I was starting to feel a little ill.

"So I confront the asshole. Three separate times he changes his voice mail password, and three separate times I break in, and ream him out each time. He says to me, incredulous, 'How can you keep figuring out my passwords?' And I tell him, 'Because I'm smart and you are so fucking stupid.' The first one was part of our home phone number. The second, his social security number. The third, I'm thinking Hmmm, what does Gavin think about if he's not thinking about work or sex? Of course: G-O-L-F. Bingo. Now he's disconnected the voice mail altogether."

She heaved herself out of the chair and began to spray Windex on the floor-to-ceiling mirrors. "But the last straw was finding out that he's been fucking her in his car.
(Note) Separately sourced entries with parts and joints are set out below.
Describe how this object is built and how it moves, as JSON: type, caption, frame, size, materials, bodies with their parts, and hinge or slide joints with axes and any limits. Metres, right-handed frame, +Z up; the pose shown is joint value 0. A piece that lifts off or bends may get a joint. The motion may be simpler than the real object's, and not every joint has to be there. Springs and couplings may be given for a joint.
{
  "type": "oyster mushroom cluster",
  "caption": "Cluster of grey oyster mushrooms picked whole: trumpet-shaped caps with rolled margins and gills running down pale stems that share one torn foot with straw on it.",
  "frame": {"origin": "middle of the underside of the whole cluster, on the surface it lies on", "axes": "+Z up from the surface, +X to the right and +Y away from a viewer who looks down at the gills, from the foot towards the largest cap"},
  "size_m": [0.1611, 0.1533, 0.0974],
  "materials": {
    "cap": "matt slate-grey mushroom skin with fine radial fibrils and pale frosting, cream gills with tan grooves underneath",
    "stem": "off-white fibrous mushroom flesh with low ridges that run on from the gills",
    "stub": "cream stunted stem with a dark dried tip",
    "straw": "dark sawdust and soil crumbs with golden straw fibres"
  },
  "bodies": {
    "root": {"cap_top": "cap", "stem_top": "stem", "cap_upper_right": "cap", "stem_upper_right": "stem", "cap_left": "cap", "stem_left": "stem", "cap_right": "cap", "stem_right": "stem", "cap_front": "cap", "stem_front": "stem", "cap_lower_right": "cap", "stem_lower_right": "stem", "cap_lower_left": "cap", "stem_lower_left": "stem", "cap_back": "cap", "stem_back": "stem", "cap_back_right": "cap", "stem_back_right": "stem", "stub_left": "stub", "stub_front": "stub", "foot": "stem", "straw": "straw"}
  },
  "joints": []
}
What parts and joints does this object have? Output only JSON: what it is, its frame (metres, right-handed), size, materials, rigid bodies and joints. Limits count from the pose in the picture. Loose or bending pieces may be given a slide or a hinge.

In his Honda Civic! That was it."

"God," I groaned, "how did you find that out?"

"I asked him," she said flatly. "The chick lives with her mom, so I wanted to know where he'd been doing this. And for some reason, that made me lose what little respect and hope I had left. I said to him, 'Not only are you a liar and a snake and a dumb jerk, you're also cheap. You could have at least rented a motel room.' I just told him today that I was filing." She jumped up, trying to wipe the tops of the mirrors. "Anyway, I thought you might find this interesting."

Well, yes. But I also felt uncommonly sad. "Marie," I said, "I'm on your side here. But you did tell him to go have an affair. Remember? You kind of set this up."

"I did not set this up. There was a time when I wanted nothing more than for Gavin to stop hassling me about sex." She sat down heavily and picked up her scissors again. Wheeak-snip, wheeak-snip. "If this chick was a fuck, I could let it go. But this love stuff -- forget it. I don't need it and neither does Davia." As if on cue, the baby made a gurgling wail. "I was just reading Emerson the other day, something along the lines of be careful what you wish for, because you most certainly shall receive it."